Not long after, the gloves went on.

“I started boxing and didn’t really get to fight [because of my dad], so I just became a gym rat,” Larkin says. “I made the decision that I wasn’t going to make it in boxing -- I was too short -- so I went and started kickboxing and jiu-jitsu.”

Inevitably, mixed martial arts drew his interest. Larkin went undefeated as an amateur and made his first professional appearance in August 2009, as he knocked out Lateef Williams with an elbow in just 40 seconds. He was a natural, it appeared, but not everyone was thrilled with Larkin’s career choice.

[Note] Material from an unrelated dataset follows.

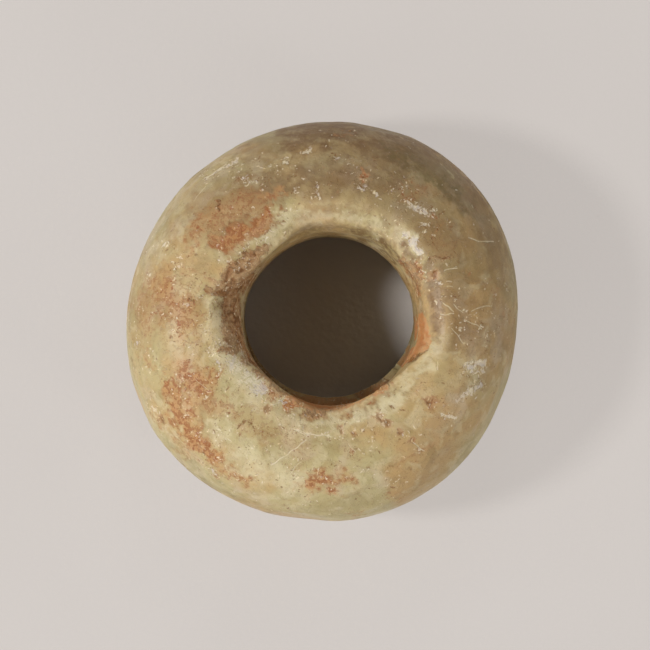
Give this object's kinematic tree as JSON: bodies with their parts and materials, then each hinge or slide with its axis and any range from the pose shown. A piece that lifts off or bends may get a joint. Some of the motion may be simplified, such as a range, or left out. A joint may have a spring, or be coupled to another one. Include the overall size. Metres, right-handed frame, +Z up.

“At first, my dad didn’t like it, but he just wants what’s best for me,” he says with a laugh. “He was OK with it once he started to see a couple of good checks.”

In advance of his matchup with Villante, Larkin has spent time training alongside reigning Strikeforce light heavyweight champion Dan Henderson at Team Quest. Undefeated in 10 professional outings, Larkin has finished eight of his foes by knockout or technical knockout, five of them inside the first round. Results matter, but he also places a heavy emphasis on the quality of the performance. Larkin concedes he wants to entertain the masses.

I want to be one of those
memorable fighters, a
force to be reckoned with,
and I’m willing to take
the slow road to get there.

-- Lorenz Larkin

“The most important thing to me is I want to keep elevating my game, keep fighting and keep putting on good fights and making it exciting for the fans,” he says. “I want to win, but I want to put on a good show, too.”

Larkin claims he feels no pressure to maintain his unblemished record. He understands defeat will one day visit his doorstep, though he hopes to delay its arrival.

“I think [being undefeated] helps me out,” he says. “Nobody stays undefeated. All it takes is one shot. I’m not going to go into panic mode if I’m in a fight and I’m losing. It happens to everybody.”

Success has only served to deepen Larkin’s hunger, and he sees plenty of room for improvement.

“I’m still learning,” he says. “I think my striking needs improving, my wrestling needs improving and my jiu-jitsu needs improving -- all of them. The more I fight, the better I become. Every time I fight, I improve. I want to be one of those memorable fighters, a force to be reckoned with, and I’m willing to take the slow road to get there.”